_PROVIDED MATERIAL_
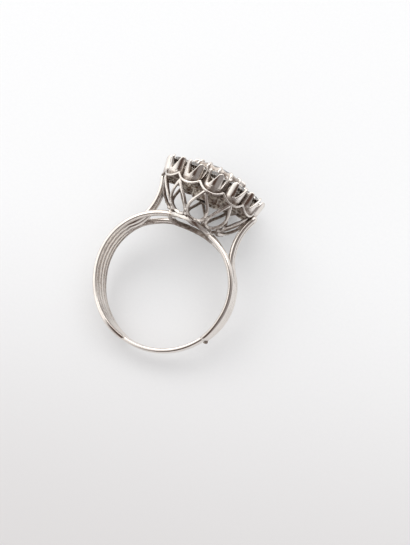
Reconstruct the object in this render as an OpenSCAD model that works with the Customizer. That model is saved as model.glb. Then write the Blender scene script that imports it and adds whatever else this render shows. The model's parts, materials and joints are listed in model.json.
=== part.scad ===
/* [Finger] */
// Inner diameter of the ring
finger_d = 17.3; // [16.5:0.1:18.5]

/* [Shank] */
// Radial thickness of the shank wires
wire_t = 0.78; // [0.7:0.02:0.9]
// Radius of the rounded outside of each shank wire
wire_r = 0.5; // [0.48:0.01:0.54]
// Distance from one shank wire to the next along the finger
wire_pitch = 0.94; // [0.9:0.01:0.95]
// Width of the plain band let in at the back
band_w = 1.7; // [1.4:0.1:1.7]
// Thickness of the plain band
band_t = 0.66; // [0.6:0.02:0.78]
// Angle from the head, on the right, where the wires end at the plain band
band_from = 120; // [110:1:140]
// Angle from the head where the plain band meets the wires again
band_to = 192; // [180:1:200]
// Angle from the head where the two middle wires leave the shank
rise_at = 49; // [46:1:52]

/* [Shoulders] */
// Radius of the curve that the rising wires follow
rise_curve = 7.35; // [6.8:0.05:8]
// Distance across the waist of the rising wires, from the middle of the ring
rise_waist = 6.2; // [6.1:0.05:6.4]
// Height of that waist above the middle of the finger
rise_waist_h = 9.4; // [9:0.1:9.8]
// Height where the rising wires end between two collets
rise_top_h = 12.9; // [12.7:0.05:13.1]
// Radius of the rising wires
rise_r = 0.38; // [0.34:0.01:0.42]

/* [Basket] */
// Radius of the base ring that sits on the finger side
base_r = 3.35; // [3.2:0.05:3.5]
// Width of the base ring's wire
base_w = 0.7; // [0.6:0.05:0.8]
// Thickness of the basket's openwork wall
basket_t = 0.5; // [0.45:0.05:0.6]
// Height of the scalloped edge where it is lowest, under the middle of each collet
scallop_h = 12.8; // [12.75:0.05:12.9]
// How far each scallop hangs below its two ends
scallop_drop = 0.5; // [0.4:0.05:0.55]

/* [Small stones] */
// Diameter of each small stone
stone_d = 2.4; // [2.3:0.05:2.45]
// Radius of the circle of collets at their tops
collet_circle_r = 5.95; // [5.85:0.01:6]
// Height of the collet tops above the middle of the finger
collet_top_h = 15.5; // [15.3:0.05:15.6]
// Outside radius of a collet at its top
collet_r = 1.4; // [1.38:0.01:1.42]
// Height of a collet
collet_h = 2.9; // [2.8:0.05:3]
// Outward lean of a collet
collet_lean = 9; // [6:1:12]
// Width of a collet's notch at its top
notch_w = 1.25; // [1:0.05:1.4]
// Depth of a collet's notch
notch_h = 1.95; // [1.8:0.05:2.1]

/* [Centre stone] */
// Diameter of the centre stone
centre_d = 7; // [6.6:0.1:7.2]
// Height of the centre stone's girdle above the middle of the finger
centre_h = 15.45; // [15.3:0.05:15.6]
// Number of claws that hold the centre stone
claw_count = 8; // [6:1:8]
// Radius of the claw wire
claw_r = 0.24; // [0.22:0.01:0.28]

/* [Hidden] */
$fn = 64;

// Clearance between a stone and the metal that holds it
fit_gap = 0.03;
finger_r = finger_d / 2;
wire_centre_r = finger_r + wire_t - wire_r;
shank_half_w = 1.5 * wire_pitch + wire_r;
// How far pieces are sunk into each other where they are soldered
solder = 0.15;

// The basket's outer wall: height above the middle of the finger, and radius
BASKET = [
    // [height, radius]
    [9.05, 4.0],
    [9.65, 4.75],
    [10.4, 5.5],
    [11.3, 6.05],
    [12.2, 6.42],
    [13.3, 6.65]
];
half_scallop = BASKET[len(BASKET) - 1][1] * tan(15);
scallop_curve = (half_scallop * half_scallop + scallop_drop * scallop_drop) / (2 * scallop_drop);

// Places of the hand-set collets and hand-bent loops round the head, as angles from the finger's direction
COLLET_PLACES = [15, 44, 72, 103, 134, 165, 195, 225, 255, 285, 315.5, 346];
LOOP_PLACES = [11, 48, 87, 126, 163, 199, 233, 266, 300, 336];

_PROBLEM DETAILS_
Return only the lines from the beginning of the material up to and including the line with "finger_d = 17.3; // [16.5:0.1:18.5]", exactly as written.

_TASK ANSWER_
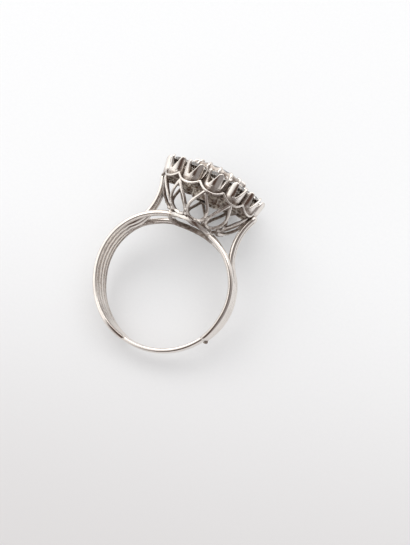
Reconstruct the object in this render as an OpenSCAD model that works with the Customizer. That model is saved as model.glb. Then write the Blender scene script that imports it and adds whatever else this render shows. The model's parts, materials and joints are listed in model.json.
=== part.scad ===
/* [Finger] */
// Inner diameter of the ring
finger_d = 17.3; // [16.5:0.1:18.5]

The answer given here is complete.